▶ **WHAT IS BEING ASKED**: Give only a count of the lines that include the string "with".

↓↓↓

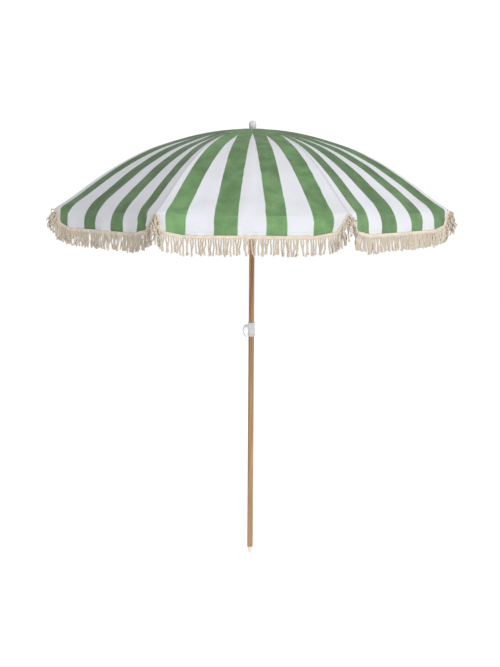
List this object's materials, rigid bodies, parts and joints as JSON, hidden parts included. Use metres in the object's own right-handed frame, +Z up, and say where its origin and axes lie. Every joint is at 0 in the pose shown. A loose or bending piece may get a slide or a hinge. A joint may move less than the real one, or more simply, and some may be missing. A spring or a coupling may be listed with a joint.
{
  "type": "beach umbrella",
  "caption": "Open beach umbrella with a striped fabric canopy, fringed valance, ball finial, folding ribs on a sliding runner, telescopic pole with a cam-lever clamp and a ground spike.",
  "frame": {"origin": "centre of the bottom edge of the lower tube, where the ground spike starts", "axes": "+Z up the pole; -Y towards the viewer of the picture; -X on the side of the clamp's lever"},
  "size_m": [1.6114, 1.6114, 2.0356],
  "materials": {
    "white_plastic": "smooth white moulded plastic",
    "pole_coating": "steel tube with a satin wood-look coating",
    "steel": "bright zinc-plated steel",
    "rib_steel": "white powder-coated steel",
    "canopy_cloth": "woven cloth, green and white stripes",
    "fringe_cotton": "twisted unbleached cotton"
  },
  "bodies": {
    "lower_pole": {"lower_tube": "pole_coating", "ground_spike": "white_plastic", "clamp_collar": "white_plastic", "lever_pin": "steel"},
    "lever": {"clamp_lever": "white_plastic"},
    "upper_pole": {"upper_tube": "pole_coating", "hub": "white_plastic", "hub_wire": "steel", "finial": "white_plastic", "crown": "canopy_cloth"},
    "catch": {"catch": "steel"},
    "runner": {"runner": "white_plastic"},
    "rib_1": {"rib_1": "rib_steel", "rivet_1": "steel", "canopy_1": "canopy_cloth"},
    "stretcher_1": {"stretcher_1": "rib_steel"},
    "valance_1": {"valance_1": "canopy_cloth", "fringe_1": "fringe_cotton"},
    "rib_2": {"rib_2": "rib_steel", "rivet_2": "steel", "canopy_2": "canopy_cloth"},
    "stretcher_2": {"stretcher_2": "rib_steel"},
    "valance_2": {"valance_2": "canopy_cloth", "fringe_2": "fringe_cotton"},
    "rib_3": {"rib_3": "rib_steel", "rivet_3": "steel", "canopy_3": "canopy_cloth"},
    "stretcher_3": {"stretcher_3": "rib_steel"},
    "valance_3": {"valance_3": "canopy_cloth", "fringe_3": "fringe_cotton"},
    "rib_4": {"rib_4": "rib_steel", "rivet_4": "steel", "canopy_4": "canopy_cloth"},
    "stretcher_4": {"stretcher_4": "rib_steel"},
    "valance_4": {"valance_4": "canopy_cloth", "fringe_4": "fringe_cotton"},
    "rib_5": {"rib_5": "rib_steel", "rivet_5": "steel", "canopy_5": "canopy_cloth"},
    "stretcher_5": {"stretcher_5": "rib_steel"},
    "valance_5": {"valance_5": "canopy_cloth", "fringe_5": "fringe_cotton"},
    "rib_6": {"rib_6": "rib_steel", "rivet_6": "steel", "canopy_6": "canopy_cloth"},
    "stretcher_6": {"stretcher_6": "rib_steel"},
    "valance_6": {"valance_6": "canopy_cloth", "fringe_6": "fringe_cotton"},
    "rib_7": {"rib_7": "rib_steel", "rivet_7": "steel", "canopy_7": "canopy_cloth"},
    "stretcher_7": {"stretcher_7": "rib_steel"},
    "valance_7": {"valance_7": "canopy_cloth", "fringe_7": "fringe_cotton"},
    "rib_8": {"rib_8": "rib_steel", "rivet_8": "steel", "canopy_8": "canopy_cloth"},
    "stretcher_8": {"stretcher_8": "rib_steel"},
    "valance_8": {"valance_8": "canopy_cloth", "fringe_8": "fringe_cotton"}
  },
  "joints": [
    {"name": "height", "type": "slide", "parent": "lower_pole", "child": "upper_pole", "axis": [0, 0, 1], "range_m": [-0.05, 0.15]},
    {"name": "clamp_lever", "type": "hinge", "parent": "lower_pole", "child": "lever", "pos_m": [-0.026, 0, 1.06], "axis": [0, 1, 0], "range_deg": [0, 125]},
    {"name": "fold", "type": "slide", "parent": "upper_pole", "child": "runner", "axis": [0, 0, 1], "range_m": [-0.55568, 0], "deforming": ["canopy_1", "valance_1", "fringe_1", "canopy_2", "valance_2", "fringe_2", "canopy_3", "valance_3", "fringe_3", "canopy_4", "valance_4", "fringe_4", "canopy_5", "valance_5", "fringe_5", "canopy_6", "valance_6", "fringe_6", "canopy_7", "valance_7", "fringe_7", "canopy_8", "valance_8", "fringe_8"]},
    {"name": "catch", "type": "slide", "parent": "upper_pole", "child": "catch", "axis": [0, -1, 0], "range_m": [0, 0.0032], "stiffness_N_per_m": 400, "springref_m": 0.0045},
    {"name": "rib_1", "type": "hinge", "parent": "upper_pole", "child": "rib_1", "pos_m": [0.01072, -0.02587, 1.9525], "axis": [0.9239, 0.3827, 0], "range_deg": [-0.5, 66.5]},
    {"name": "stretcher_1", "type": "hinge", "parent": "rib_1", "child": "stretcher_1", "pos_m": [0.15217, -0.36737, 1.88041], "axis": [0.9239, 0.3827, 0], "range_deg": [-127, 0.5]},
    {"name": "valance_1", "type": "hinge", "parent": "rib_1", "child": "valance_1", "pos_m": [0.33293, -0.80378, 1.613], "axis": [0.9239, 0.3827, 0], "range_deg": [-66.5, 0.5]},
    {"name": "rib_2", "type": "hinge", "parent": "upper_pole", "child": "rib_2", "pos_m": [0.02587, -0.01072, 1.9525], "axis": [0.3827, 0.9239, 0], "range_deg": [-0.5, 66.5]},
    {"name": "stretcher_2", "type": "hinge", "parent": "rib_2", "child": "stretcher_2", "pos_m": [0.36737, -0.15217, 1.88041], "axis": [0.3827, 0.9239, 0], "range_deg": [-127, 0.5]},
    {"name": "valance_2", "type": "hinge", "parent": "rib_2", "child": "valance_2", "pos_m": [0.80378, -0.33293, 1.613], "axis": [0.3827, 0.9239, 0], "range_deg": [-66.5, 0.5]},
    {"name": "rib_3", "type": "hinge", "parent": "upper_pole", "child": "rib_3", "pos_m": [0.02587, 0.01072, 1.9525], "axis": [-0.3827, 0.9239, 0], "range_deg": [-0.5, 66.5]},
    {"name": "stretcher_3", "type": "hinge", "parent": "rib_3", "child": "stretcher_3", "pos_m": [0.36737, 0.15217, 1.88041], "axis": [-0.3827, 0.9239, 0], "range_deg": [-127, 0.5]},
    {"name": "valance_3", "type": "hinge", "parent": "rib_3", "child": "valance_3", "pos_m": [0.80378, 0.33293, 1.613], "axis": [-0.3827, 0.9239, 0], "range_deg": [-66.5, 0.5]},
    {"name": "rib_4", "type": "hinge", "parent": "upper_pole", "child": "rib_4", "pos_m": [0.01072, 0.02587, 1.9525], "axis": [-0.9239, 0.3827, 0], "range_deg": [-0.5, 66.5]},
    {"name": "stretcher_4", "type": "hinge", "parent": "rib_4", "child": "stretcher_4", "pos_m": [0.15217, 0.36737, 1.88041], "axis": [-0.9239, 0.3827, 0], "range_deg": [-127, 0.5]},
    {"name": "valance_4", "type": "hinge", "parent": "rib_4", "child": "valance_4", "pos_m": [0.33293, 0.80378, 1.613], "axis": [-0.9239, 0.3827, 0], "range_deg": [-66.5, 0.5]},
    {"name": "rib_5", "type": "hinge", "parent": "upper_pole", "child": "rib_5", "pos_m": [-0.01072, 0.02587, 1.9525], "axis": [-0.9239, -0.3827, 0], "range_deg": [-0.5, 66.5]},
    {"name": "stretcher_5", "type": "hinge", "parent": "rib_5", "child": "stretcher_5", "pos_m": [-0.15217, 0.36737, 1.88041], "axis": [-0.9239, -0.3827, 0], "range_deg": [-127, 0.5]},
    {"name": "valance_5", "type": "hinge", "parent": "rib_5", "child": "valance_5", "pos_m": [-0.33293, 0.80378, 1.613], "axis": [-0.9239, -0.3827, 0], "range_deg": [-66.5, 0.5]},
    {"name": "rib_6", "type": "hinge", "parent": "upper_pole", "child": "rib_6", "pos_m": [-0.02587, 0.01072, 1.9525], "axis": [-0.3827, -0.9239, 0], "range_deg": [-0.5, 66.5]},
    {"name": "stretcher_6", "type": "hinge", "parent": "rib_6", "child": "stretcher_6", "pos_m": [-0.36737, 0.15217, 1.88041], "axis": [-0.3827, -0.9239, 0], "range_deg": [-127, 0.5]},
    {"name": "valance_6", "type": "hinge", "parent": "rib_6", "child": "valance_6", "pos_m": [-0.80378, 0.33293, 1.613], "axis": [-0.3827, -0.9239, 0], "range_deg": [-66.5, 0.5]},
    {"name": "rib_7", "type": "hinge", "parent": "upper_pole", "child": "rib_7", "pos_m": [-0.02587, -0.01072, 1.9525], "axis": [0.3827, -0.9239, 0], "range_deg": [-0.5, 66.5]},
    {"name": "stretcher_7", "type": "hinge", "parent": "rib_7", "child": "stretcher_7", "pos_m": [-0.36737, -0.15217, 1.88041], "axis": [0.3827, -0.9239, 0], "range_deg": [-127, 0.5]},
    {"name": "valance_7", "type": "hinge", "parent": "rib_7", "child": "valance_7", "pos_m": [-0.80378, -0.33293, 1.613], "axis": [0.3827, -0.9239, 0], "range_deg": [-66.5, 0.5]},
    {"name": "rib_8", "type": "hinge", "parent": "upper_pole", "child": "rib_8", "pos_m": [-0.01072, -0.02587, 1.9525], "axis": [0.9239, -0.3827, 0], "range_deg": [-0.5, 66.5]},
    {"name": "stretcher_8", "type": "hinge", "parent": "rib_8", "child": "stretcher_8", "pos_m": [-0.15217, -0.36737, 1.88041], "axis": [0.9239, -0.3827, 0], "range_deg": [-127, 0.5]},
    {"name": "valance_8", "type": "hinge", "parent": "rib_8", "child": "valance_8", "pos_m": [-0.33293, -0.80378, 1.613], "axis": [0.9239, -0.3827, 0], "range_deg": [-66.5, 0.5]}
  ],
  "couplings": [
    {"joint": "rib_1", "follows": "fold", "rad_per_m": -2.073},
    {"joint": "stretcher_1", "follows": "fold", "rad_per_m": 3.949},
    {"joint": "valance_1", "follows": "fold", "rad_per_m": 2.073},
    {"joint": "rib_2", "follows": "fold", "rad_per_m": -2.073},
    {"joint": "stretcher_2", "follows": "fold", "rad_per_m": 3.949},
    {"joint": "valance_2", "follows": "fold", "rad_per_m": 2.073},
    {"joint": "rib_3", "follows": "fold", "rad_per_m": -2.073},
    {"joint": "stretcher_3", "follows": "fold", "rad_per_m": 3.949},
    {"joint": "valance_3", "follows": "fold", "rad_per_m": 2.073},
    {"joint": "rib_4", "follows": "fold", "rad_per_m": -2.073},
    {"joint": "stretcher_4", "follows": "fold", "rad_per_m": 3.949},
    {"joint": "valance_4", "follows": "fold", "rad_per_m": 2.073},
    {"joint": "rib_5", "follows": "fold", "rad_per_m": -2.073},
    {"joint": "stretcher_5", "follows": "fold", "rad_per_m": 3.949},
    {"joint": "valance_5", "follows": "fold", "rad_per_m": 2.073},
    {"joint": "rib_6", "follows": "fold", "rad_per_m": -2.073},
    {"joint": "stretcher_6", "follows": "fold", "rad_per_m": 3.949},
    {"joint": "valance_6", "follows": "fold", "rad_per_m": 2.073},
    {"joint": "rib_7", "follows": "fold", "rad_per_m": -2.073},
    {"joint": "stretcher_7", "follows": "fold", "rad_per_m": 3.949},
    {"joint": "valance_7", "follows": "fold", "rad_per_m": 2.073},
    {"joint": "rib_8", "follows": "fold", "rad_per_m": -2.073},
    {"joint": "stretcher_8", "follows": "fold", "rad_per_m": 3.949},
    {"joint": "valance_8", "follows": "fold", "rad_per_m": 2.073}
  ]
}
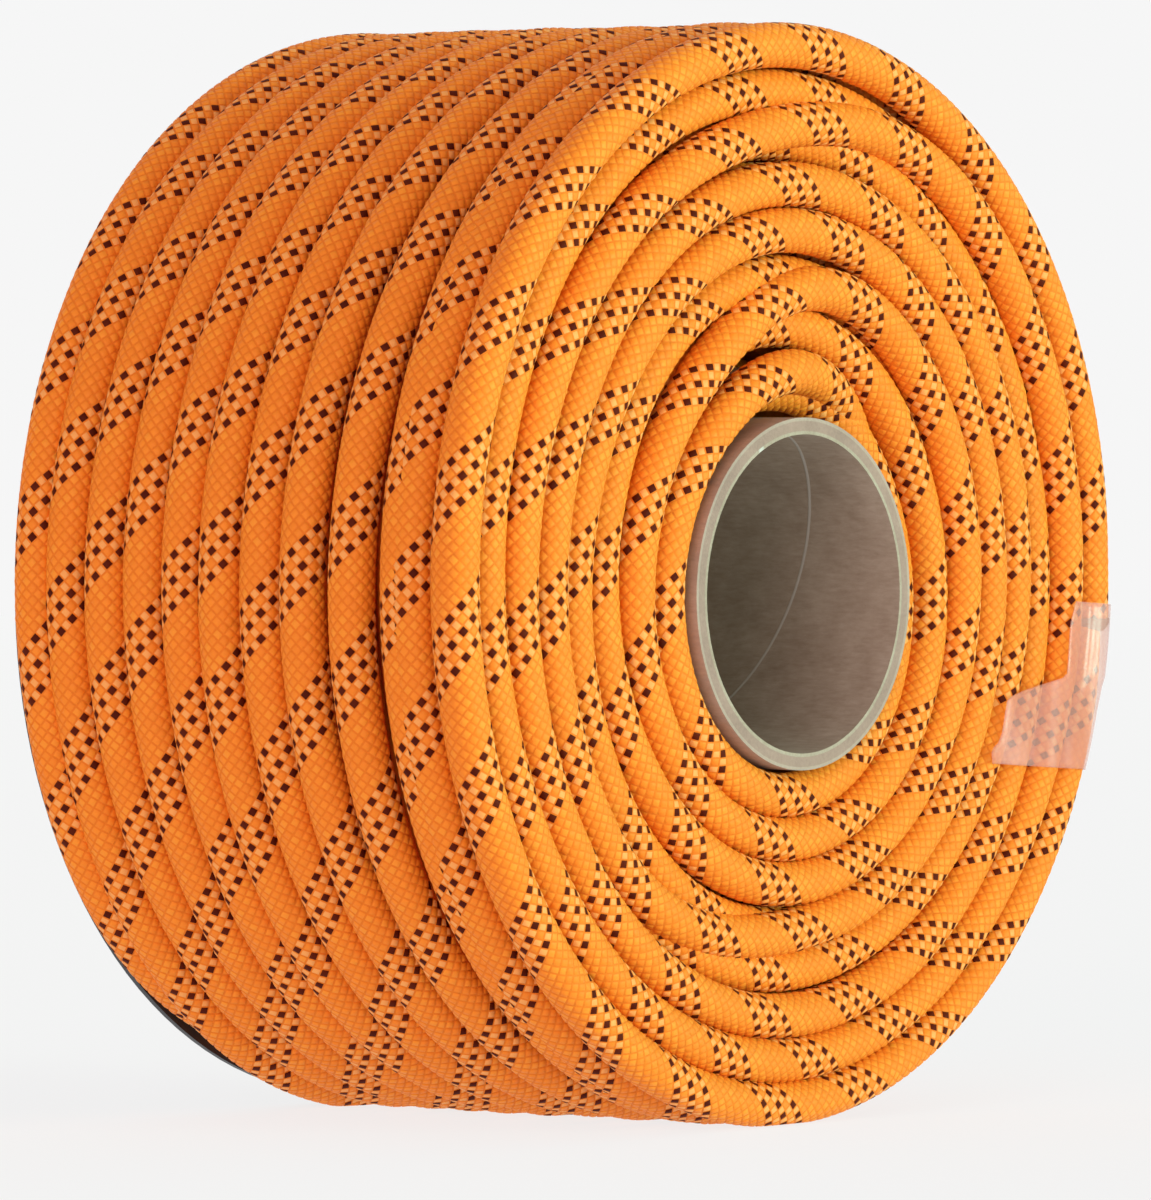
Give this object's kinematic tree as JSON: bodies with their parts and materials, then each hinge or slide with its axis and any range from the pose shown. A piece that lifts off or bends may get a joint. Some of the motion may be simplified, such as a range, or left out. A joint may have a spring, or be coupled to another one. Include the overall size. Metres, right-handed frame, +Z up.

↑↑↑

▶ **RESPONSE TO THE TASK**: 4